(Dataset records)
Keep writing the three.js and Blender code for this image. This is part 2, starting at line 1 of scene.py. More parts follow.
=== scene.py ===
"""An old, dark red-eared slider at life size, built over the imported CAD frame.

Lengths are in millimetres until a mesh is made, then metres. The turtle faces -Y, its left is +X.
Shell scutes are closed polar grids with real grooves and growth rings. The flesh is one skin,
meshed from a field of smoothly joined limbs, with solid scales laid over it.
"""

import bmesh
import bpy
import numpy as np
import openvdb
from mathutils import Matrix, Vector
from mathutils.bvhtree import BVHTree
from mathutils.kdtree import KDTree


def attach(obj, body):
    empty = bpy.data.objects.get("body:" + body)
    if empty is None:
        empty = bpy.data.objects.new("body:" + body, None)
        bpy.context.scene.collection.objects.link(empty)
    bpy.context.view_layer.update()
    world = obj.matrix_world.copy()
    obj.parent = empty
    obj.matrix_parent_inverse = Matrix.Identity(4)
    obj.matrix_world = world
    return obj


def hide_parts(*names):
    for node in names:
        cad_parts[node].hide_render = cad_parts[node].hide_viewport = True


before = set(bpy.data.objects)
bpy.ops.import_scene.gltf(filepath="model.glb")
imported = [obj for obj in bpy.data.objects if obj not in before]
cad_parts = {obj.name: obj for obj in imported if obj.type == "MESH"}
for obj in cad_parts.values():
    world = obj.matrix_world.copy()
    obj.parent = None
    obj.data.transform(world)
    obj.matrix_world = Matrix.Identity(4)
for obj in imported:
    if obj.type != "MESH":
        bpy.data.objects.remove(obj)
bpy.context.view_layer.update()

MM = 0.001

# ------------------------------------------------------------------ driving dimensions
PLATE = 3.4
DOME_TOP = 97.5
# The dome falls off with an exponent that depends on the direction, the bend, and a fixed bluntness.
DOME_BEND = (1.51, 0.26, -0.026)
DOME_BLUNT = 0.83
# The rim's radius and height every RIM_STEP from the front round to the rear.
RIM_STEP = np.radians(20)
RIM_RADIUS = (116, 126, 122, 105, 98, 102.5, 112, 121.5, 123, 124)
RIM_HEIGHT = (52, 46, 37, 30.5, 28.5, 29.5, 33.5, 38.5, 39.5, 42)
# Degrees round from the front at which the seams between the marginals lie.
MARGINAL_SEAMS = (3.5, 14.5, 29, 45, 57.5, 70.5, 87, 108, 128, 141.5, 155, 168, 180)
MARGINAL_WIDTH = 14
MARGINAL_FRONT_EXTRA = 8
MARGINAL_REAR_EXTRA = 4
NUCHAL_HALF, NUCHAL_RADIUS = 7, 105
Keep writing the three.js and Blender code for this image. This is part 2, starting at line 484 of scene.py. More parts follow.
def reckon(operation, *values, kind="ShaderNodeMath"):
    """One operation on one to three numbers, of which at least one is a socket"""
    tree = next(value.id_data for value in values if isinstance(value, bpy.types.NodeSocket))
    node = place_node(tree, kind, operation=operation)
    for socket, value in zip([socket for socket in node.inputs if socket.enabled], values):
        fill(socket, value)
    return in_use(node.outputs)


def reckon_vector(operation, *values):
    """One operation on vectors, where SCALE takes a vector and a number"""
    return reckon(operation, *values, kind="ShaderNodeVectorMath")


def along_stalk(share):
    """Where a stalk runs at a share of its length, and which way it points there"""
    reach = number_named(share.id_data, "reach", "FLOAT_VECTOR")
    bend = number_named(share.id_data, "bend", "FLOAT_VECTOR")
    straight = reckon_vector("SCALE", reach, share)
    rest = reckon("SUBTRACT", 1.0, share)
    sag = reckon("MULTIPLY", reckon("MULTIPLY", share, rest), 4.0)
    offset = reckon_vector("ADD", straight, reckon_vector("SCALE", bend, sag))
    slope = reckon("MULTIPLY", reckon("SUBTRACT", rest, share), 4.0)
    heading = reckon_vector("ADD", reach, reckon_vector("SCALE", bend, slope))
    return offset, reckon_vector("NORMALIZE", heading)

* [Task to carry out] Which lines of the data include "Blender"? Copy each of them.

* [Problem solution]
Keep writing the three.js and Blender code for this image. This is part 2, starting at line 1 of scene.py. More parts follow.
Keep writing the three.js and Blender code for this image. This is part 2, starting at line 484 of scene.py. More parts follow.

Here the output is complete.